Sensitive data is everywhere, and managing personally identifiable information (PII) has become a key responsibility for teams building and managing modern software systems. When dealing with infrastructure as code (IaC), it's easy to overlook the risks associated with storing, sharing, and deploying configuration files containing sensitive information. Whether it’s user identifiers, tokens, or API keys, teams need scalable solutions to prevent accidental exposure.
This post explores how PII anonymization can be seamlessly integrated into Infrastructure as Code workflows. We will break down the concept, establish why it matters, and show you actionable ways to manage PII without compromising agility.
Understanding PII Risks in Infrastructure as Code
What is PII in IaC?
PII refers to data that can identify an individual directly or indirectly—names, email addresses, personal tokens, or metadata. In the context of IaC, this sensitive information often sneaks into configurations, logs, or environment definitions, where it’s harder to control.
Why is PII a Problem in IaC?
Including PII in IaC poses risks beyond privacy violations. It can lead to compliance headaches (e.g., GDPR, CCPA) or brand damage if the data is inadvertently exposed through sharing repositories, pipelines, or incident logs.
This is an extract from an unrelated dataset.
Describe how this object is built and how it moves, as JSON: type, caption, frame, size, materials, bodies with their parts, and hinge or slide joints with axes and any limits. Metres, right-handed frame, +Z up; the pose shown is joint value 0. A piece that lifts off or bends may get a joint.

Protecting PII is no longer optional in an era where breaches translate directly into loss of trust.
PII Anonymization for IaC: The Key to Safer Workflows
What Does PII Anonymization Mean?
PII anonymization is the process of transforming sensitive data into a format that removes identifiable traces while preserving its structure or utility for tasks like debugging or testing. For example, user IDs can be converted to hashed values, ensuring no identifiable information leaks without altering functionality.
Why Focus on Anonymization in IaC?
Infrastructure as Code pipelines thrive on repeatability and collaboration. But with automation, sensitive data can be inadvertently copied between environments (e.g., staging to production) or exposed in logs. Anonymizing PII at every stage safeguards your systems, even when unforeseen issues occur, like misconfigured access permissions or repo leaks.
Best Practices for PII Management in IaC
Step 1: Define PII in Context
Identify what counts as PII across your IaC repositories. Look for confidential and sensitive data in Terraform/CloudFormation files, Kubernetes manifests, or CI/CD scripts.